They begged Frank Lloyd Wright to build them a house they couldn’t afford

The Pope-Leighey House.
(Carol M. Highsmith/Library of Congress)
Not far from the Pentagon in Northern Virginia, there is a small house nestled into a woodsy and green background — the kind of serene setting you’d imagine on a postcard.

Designed by Frank Lloyd Wright, the Pope-Leighey House, as it’s known in architectural circles, is a single-story home with a history both odd and a little sad.

While not nearly as famous as Wright masterpieces such as Fallingwater and the Solomon R. Guggenheim Museum, the story of the home is a remarkable, revealing tale that foreshadowed how many Americans live today.

It begins with a journalist at a now-defunct newspaper.

His name was Loren Pope.

In the 1930s, Pope was a copy editor at the Washington Evening Star.
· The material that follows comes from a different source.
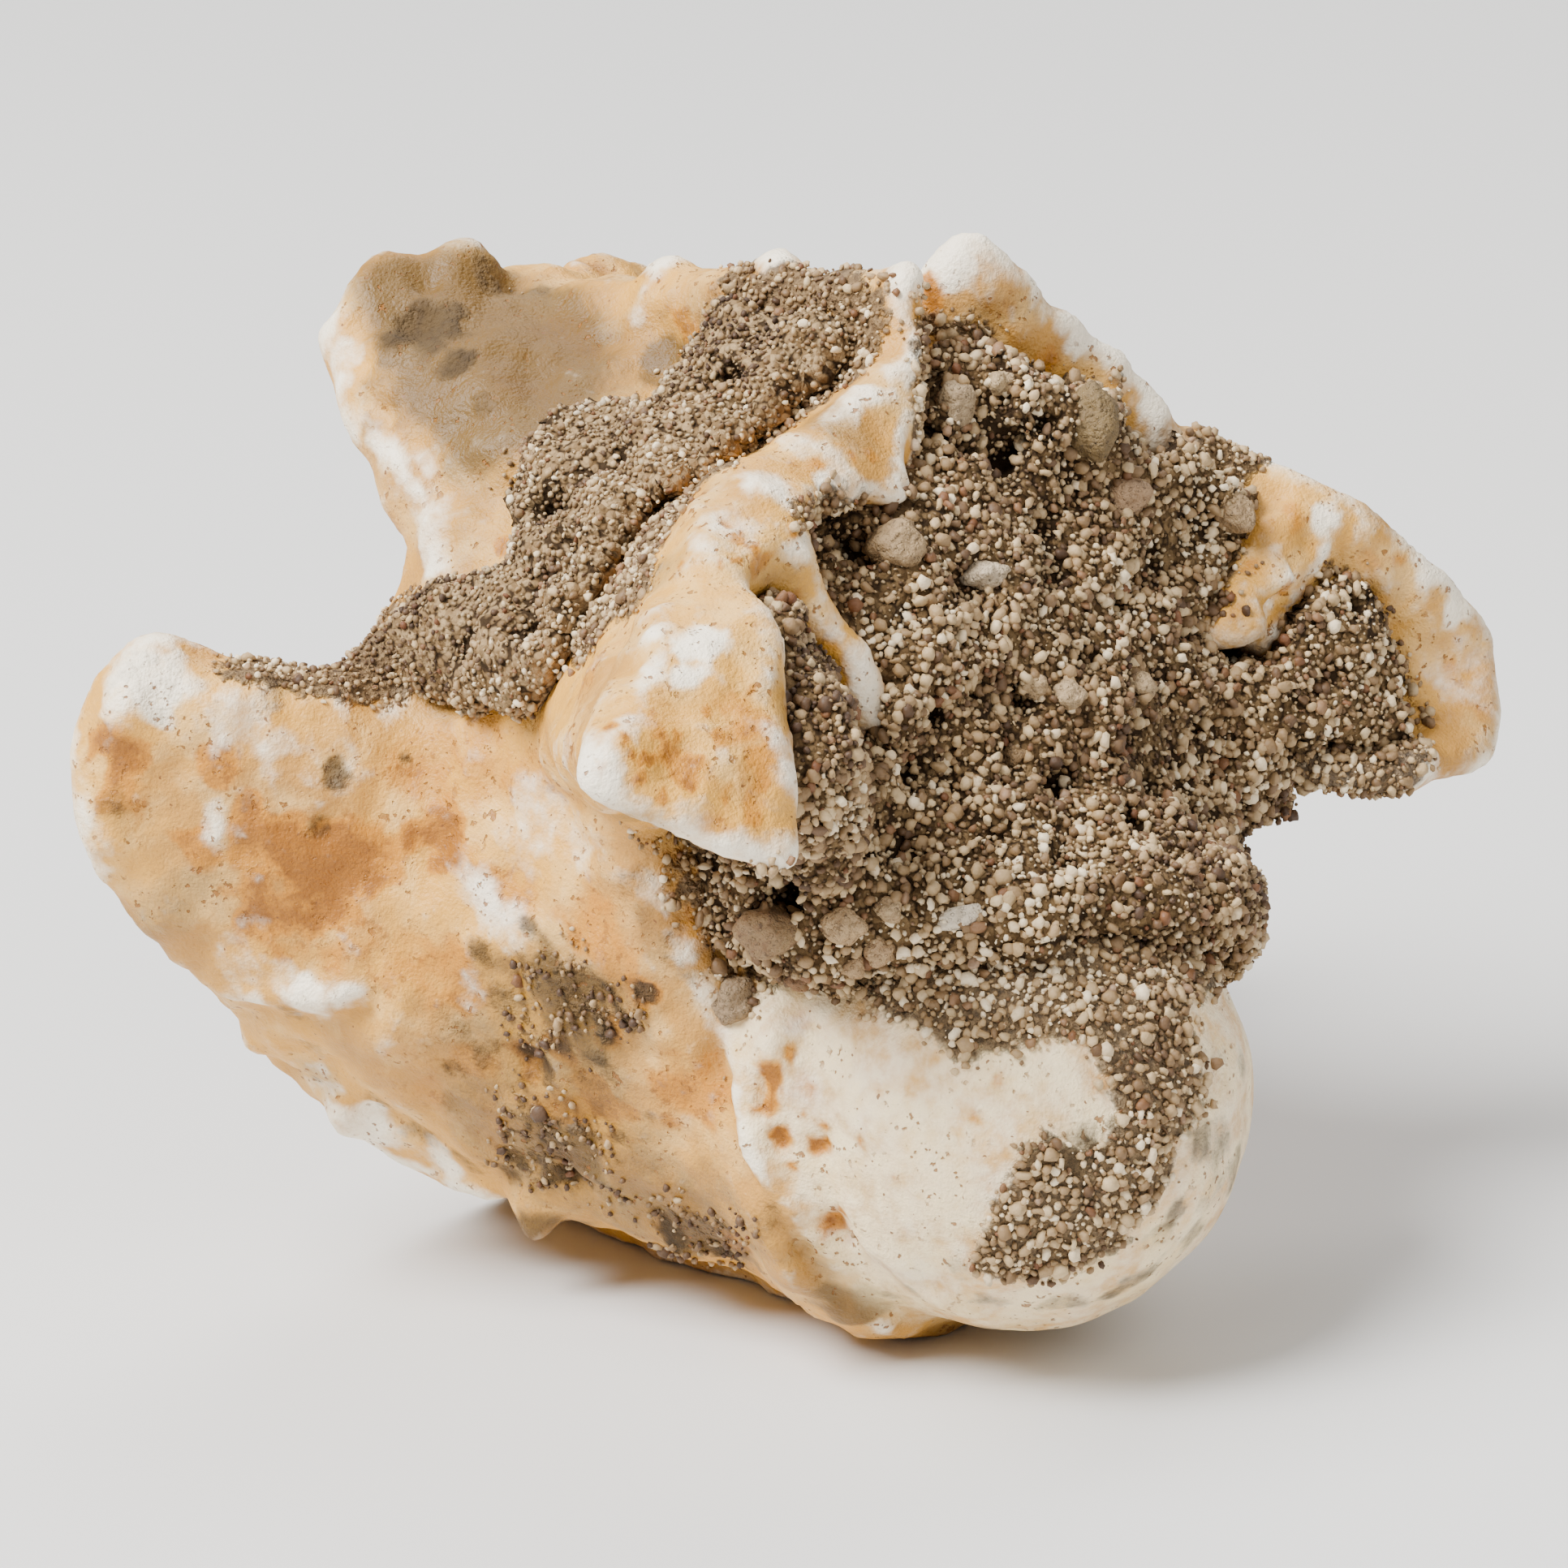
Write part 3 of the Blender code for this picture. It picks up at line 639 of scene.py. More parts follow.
# Spots on the bone, each (x, y in the picture, radius in millimetres, strength). First iron stains: those
# smaller than CRISP are as crisp as the rusty pits of the table that follows
CRISP = 0.4
OCHRE_SPOTS = [
    (350, 1040, 1.3, 0.9), (390, 1070, 1.5, 1.15), (330, 1110, 1.2, 0.85), (450, 1060, 1.1, 0.75),
    (540, 1035, 0.9, 1.1), (560, 1050, 0.5, 1.2), (250, 1040, 0.7, 0.7), (620, 1090, 1.2, 0.55),
    (145, 925, 0.9, 1.0), (155, 985, 0.8, 0.7), (280, 960, 0.9, 0.5), (560, 1200, 0.9, 0.6),
    (700, 1370, 1.2, 0.55), (850, 1350, 1.4, 0.6), (760, 1180, 1.0, 0.55), (570, 1290, 0.8, 0.6),
    (400, 1170, 0.7, 0.5), (600, 900, 1.0, 0.45), (620, 665, 0.35, 0.9), (870, 960, 0.9, 0.4),
    (835, 935, 0.6, 0.7), (810, 890, 0.8, 0.4), (905, 880, 0.8, 0.5), (935, 930, 0.7, 0.6),
    (930, 1000, 0.5, 0.55), (880, 1020, 0.6, 0.5), (1070, 560, 0.4, 0.6), (985, 580, 0.5, 0.45),
    (905, 660, 0.3, 0.7), (935, 700, 0.4, 0.6), (845, 395, 0.6, 0.8), (700, 420, 1.0, 0.5),
    (640, 470, 0.7, 0.6), (720, 430, 0.4, 0.8), (1240, 370, 0.6, 0.35), (1290, 440, 0.4, 0.6),
    (1150, 360, 0.3, 1.0), (1720, 790, 1.0, 0.3), (1790, 860, 1.0, 0.25), (1680, 690, 0.7, 0.35),
    (1800, 930, 0.8, 0.25), (1700, 985, 0.6, 0.4), (1590, 640, 0.5, 0.5), (1545, 700, 0.39, 0.6),
    (1520, 765, 0.39, 0.5), (1555, 650, 0.39, 0.4), (942, 1325, 0.36, 1.2), (940, 1360, 0.34, 1.2),
    (960, 1408, 0.34, 1.3), (1008, 1415, 0.34, 1.3), (990, 1345, 0.6, 0.6), (1026, 1508, 0.34, 1.2),
    (1044, 1530, 0.3, 1.1), (985, 1260, 0.4, 0.6), (270, 955, 0.7, 0.7), (505, 1205, 1.1, 0.5),
    (735, 1130, 1.1, 0.55), (742, 1360, 1.0, 0.75), (650, 1312, 0.6, 1.2), (692, 1290, 0.55, 1.0),
    (795, 1222, 0.55, 1.1), (748, 1268, 0.5, 0.9), (705, 1440, 0.7, 0.8), (600, 1300, 0.6, 0.6),
    (900, 1530, 0.7, 0.7), (830, 1515, 0.6, 0.7),
]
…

“He’s making $50 a week,” said Peter Christensen, a longtime tour guide at the Pope-Leighey home.

That’s certainly not enough to afford a Frank Lloyd Wright house — at least the ones he had been designing at the time, which would run about $650,000 in today’s dollars.

But in 1938, Pope saw Wright on the cover of Time magazine. The splashy story inside was a celebration of Wright nearly completing Fallingwater, a summer mansion in rural Pennsylvania built over a waterfall.

In passing, the article also mentioned that Wright wanted to create Usonian-style homes for middle-class, regular folks — people such as Pope and his wife.

The couple, as it happened, were in the market for a home. They had just bought a plot of land in Falls Church, Va. Pope wasn’t sure what style of house he wanted to build there. Maybe a classic Cape Cod with a white picket fence.

“Loren reads the article. He is smitten,” Christensen said. “He no longer wants that Cape Cod. He wants something more interesting.”

He wants a Frank Lloyd Wright home. Then, he lobbied the architect to build him one, appealing to Wright’s extraordinary ego.